Nevertheless, there is no gainsaying that all these events, howsoever significant and striking, cannot overshadow the unprecedented spectacle that one is currently witnessing on the streets of Yangon (Rangoon), the capital of Myanmar (Burma), thanks to the electronic media. Buddhist monks are leading massive demonstrations in the heart of Burma, drawing large numbers of ordinary people from all walks of life—an estimated 100,000 anti-government protesters marched through Rangoon for the second day on September 25 not only expressing their opposition to the recent sudden phenomenal hike in fuel prices that has dealt a heavy blow to the survival efforts of the common Burmese already groaning under massve economic hardship, but also chanting ‘democracy, ‘democracy’ thereby making their real intentions as transparent as daylight: the restoration of democracy which the ruling junta has denied them from 1962 and more pronouncedly for almost 20 years now, that is, since the nationwide crackdown on pro-democracy protests in 1988 wherein as many as 3000 civilians were butchered by the junta’s killer troops.

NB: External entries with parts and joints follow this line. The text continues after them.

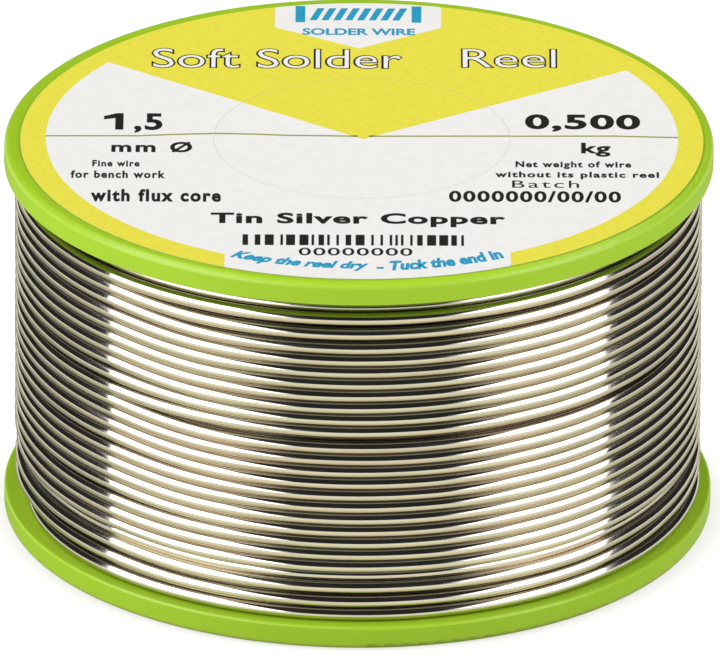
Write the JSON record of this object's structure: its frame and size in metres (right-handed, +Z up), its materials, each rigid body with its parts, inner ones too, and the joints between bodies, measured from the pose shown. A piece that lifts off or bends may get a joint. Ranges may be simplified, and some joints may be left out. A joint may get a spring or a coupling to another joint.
{
  "type": "solder wire spool",
  "caption": "Plastic reel with two round flanges and a bore, closely wound with soft metal wire whose free end can be lifted off, with a paper face label.",
  "frame": {"origin": "centre of the lower flange's outer face, on the reel's axis", "axes": "+Z up the reel's axis, out of the labelled face; -Y is the front, where the label reads upright; +X to the right"},
  "size_m": [0.08, 0.08, 0.0451],
  "materials": {
    "reel_plastic": "semi-gloss moulded polystyrene",
    "label_paper": "coated paper",
    "solder_wire": "bright drawn tin alloy",
    "flux": "amber resin"
  },
  "bodies": {
    "reel": {"lower_reel_half": "reel_plastic", "upper_reel_half": "reel_plastic", "face_label": "label_paper", "label_centre_disc": "label_paper", "wire_layer_1": "solder_wire", "wire_layer_2": "solder_wire", "wire_layer_3": "solder_wire", "wire_layer_4": "solder_wire", "wire_layer_5": "solder_wire", "wire_layer_6": "solder_wire", "wire_layer_7": "solder_wire", "wire_layer_8": "solder_wire", "wire_layer_9": "solder_wire"},
    "wire_end_1": {"wire_end_1": "solder_wire"},
    "wire_end_2": {"wire_end_2": "solder_wire"},
    "wire_end_3": {"wire_end_3": "solder_wire"},
    "wire_end_4": {"wire_end_4": "solder_wire"},
    "wire_end_5": {"wire_end_5": "solder_wire"},
    "wire_end_6": {"wire_end_6": "solder_wire", "flux_core": "flux"}
  },
  "joints": [
    {"name": "end_bend_1", "type": "hinge", "parent": "reel", "child": "wire_end_1", "pos_m": [0.02182, 0.03117, 0.03991], "axis": [0, 0, -1], "range_deg": [0, 15]},
    {"name": "end_bend_2", "type": "hinge", "parent": "wire_end_1", "child": "wire_end_2", "pos_m": [0.01301, 0.03576, 0.03991], "axis": [0, 0, -1], "range_deg": [0, 15]},
    {"name": "end_bend_3", "type": "hinge", "parent": "wire_end_2", "child": "wire_end_3", "pos_m": [0.00332, 0.03791, 0.03991], "axis": [0, 0, -1], "range_deg": [0, 15]},
    {"name": "end_bend_4", "type": "hinge", "parent": "wire_end_3", "child": "wire_end_4", "pos_m": [-0.00661, 0.03747, 0.03991], "axis": [0, 0, -1], "range_deg": [0, 15]},
    {"name": "end_bend_5", "type": "hinge", "parent": "wire_end_4", "child": "wire_end_5", "pos_m": [-0.01608, 0.03449, 0.03991], "axis": [0, 0, -1], "range_deg": [0, 15]},
    {"name": "end_bend_6", "type": "hinge", "parent": "wire_end_5", "child": "wire_end_6", "pos_m": [-0.02446, 0.02915, 0.03991], "axis": [0, 0, -1], "range_deg": [0, 15]}
  ],
  "couplings": [
    {"joint": "end_bend_2", "follows": "end_bend_1", "ratio": 1},
    {"joint": "end_bend_3", "follows": "end_bend_1", "ratio": 1},
    {"joint": "end_bend_4", "follows": "end_bend_1", "ratio": 1},
    {"joint": "end_bend_5", "follows": "end_bend_1", "ratio": 1},
    {"joint": "end_bend_6", "follows": "end_bend_1", "ratio": 1}
  ]
}
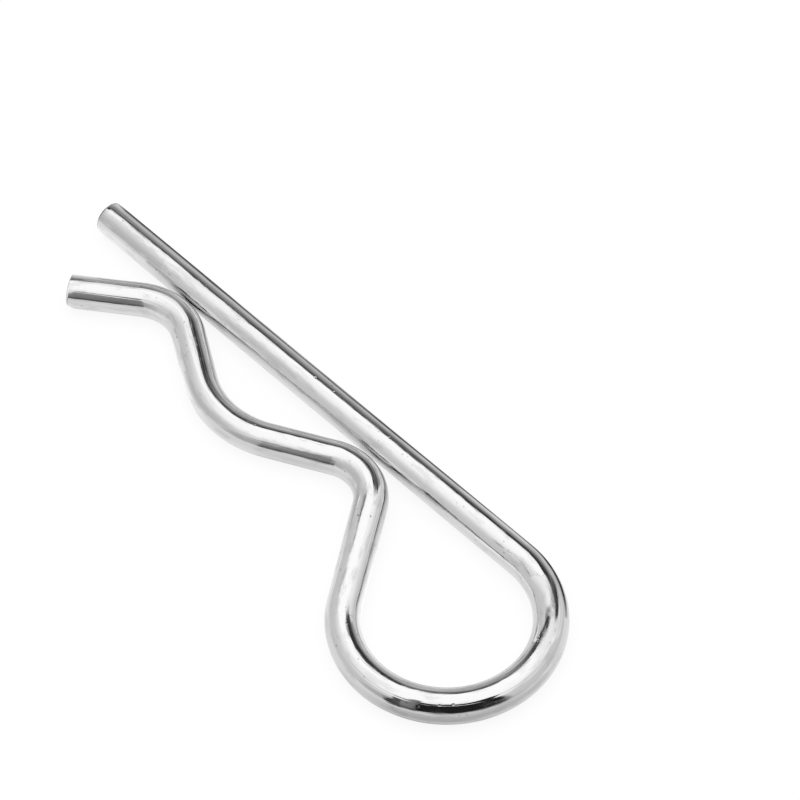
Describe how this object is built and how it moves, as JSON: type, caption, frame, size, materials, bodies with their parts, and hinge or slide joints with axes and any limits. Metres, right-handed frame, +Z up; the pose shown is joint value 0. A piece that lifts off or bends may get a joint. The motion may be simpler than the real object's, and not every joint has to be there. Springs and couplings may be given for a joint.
{
  "type": "hitch R clip pin",
  "caption": "Spring-wire R clip with a straight leg, a round eye, a hump that springs over a shaft, a flared tail and cropped ends.",
  "frame": {"origin": "centre of the clip's length and width, on the underside that it lies on", "axes": "+X along the straight leg, from the eye to the leg's free end; +Y across the clip, from the straight leg towards the bent leg; +Z up, square to the clip's plane"},
  "size_m": [0.0662, 0.0214, 0.0032],
  "materials": {
    "plated_wire": "bright zinc or nickel plate over drawn spring steel wire, with fine lines along the wire"
  },
  "bodies": {
    "root": {"r_clip": "plated_wire"}
  },
  "joints": []
}
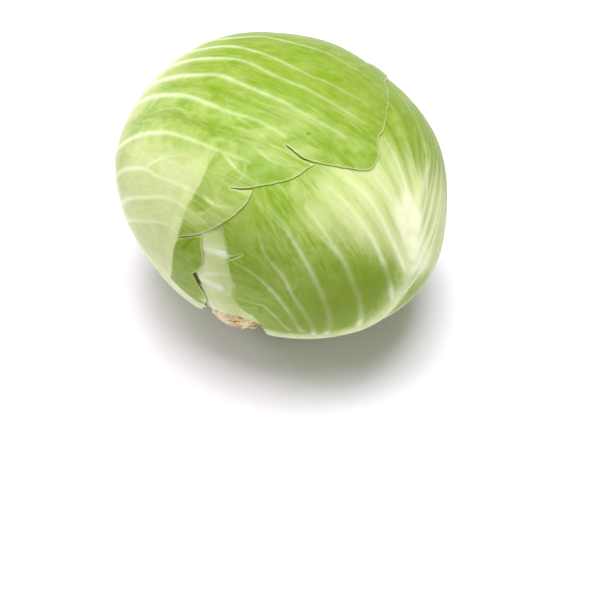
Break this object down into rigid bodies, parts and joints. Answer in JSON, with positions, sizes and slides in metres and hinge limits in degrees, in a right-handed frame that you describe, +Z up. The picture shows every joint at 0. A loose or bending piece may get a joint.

Needless to underscore, the Burmese people have experienced and are experiencing terror and brutality few across the globe have been or are subjected to. The military junta in that country happens to be one of the most repressive and cruel regimes in the world. What pro-democracy leader Daw Aung San Suu Kyi, who was deservedly honoured with the Nobel Peace Prize for 1991 for her indomitable courage and tenacious struggle to ensure unfettered democratic rights for her people, has undergone in terms of suffering, privation and persecutiion for more than two decades definitely elevates her to the stature of Nelson Mandela who met with similar fate during his ceaseless battle against the hated apartheid regime in South Africa. [Except that in Suu’s case it was a greater affront to democracy since the junta in Burma doggedly refused to hand over power to her despite her party’s landslide victory in the countrywide elections in 1990.] Even today she is under house arrest notwithstanding the worldwide condemnaton of her persisting detention.

The latest unique demonstrations in Rangoon and other cities and towns of the country offer irrefutable proof of the fact that the Burmese people, led by the monks, having lost all sense of fear of the consequences for their protest movement, are now preparing for the final assault on the citadel of military dictatorship which is at present more isolated in the international arena than ever before. And this they are doing in the typical Gandhian style using the weapon of non-violent mass mobilisation. Coming as it does just prior to the one hundred and thirtyeighth birth anniversary of the Father of our Nation this development is a unique tribute to Mahatma Gandhi and the clearest demonstration of the abiding relevance of his teachings in the contemporary global scene.

It is against this backdrop that one is shocked and pained beyond measure at the attitude of the Government of India: it is eloquently silent on the unfolding democratic uprising in Burma for fear of antagonising the blood-thirsty criminals in power headed by supreme leader General Than Shwe and thus losing their “cooperation” in tackling the North-East insurgents as well as lucrative business contracts that would help it counter Chinese influence over the South-East Asian state.

In the 1980s New Delhi steadfastly stood by the Burmese people’s democratic struggle: in the true spirit of the fraternal friendship between Jawaharlal Nehru and Burma’s legendary hero Aung San steeled in the flames of their respectives struggles for freedom from alien rule, our late PM Rajiv Gandhi boldly extended full support to the non-violent movement for democracy launched by Aung San’s daughter, Suu Kyi. This policy continued till the nineties: in 1995 the Jawaharlal Nehru Award for International Understanding was conferred on Suu.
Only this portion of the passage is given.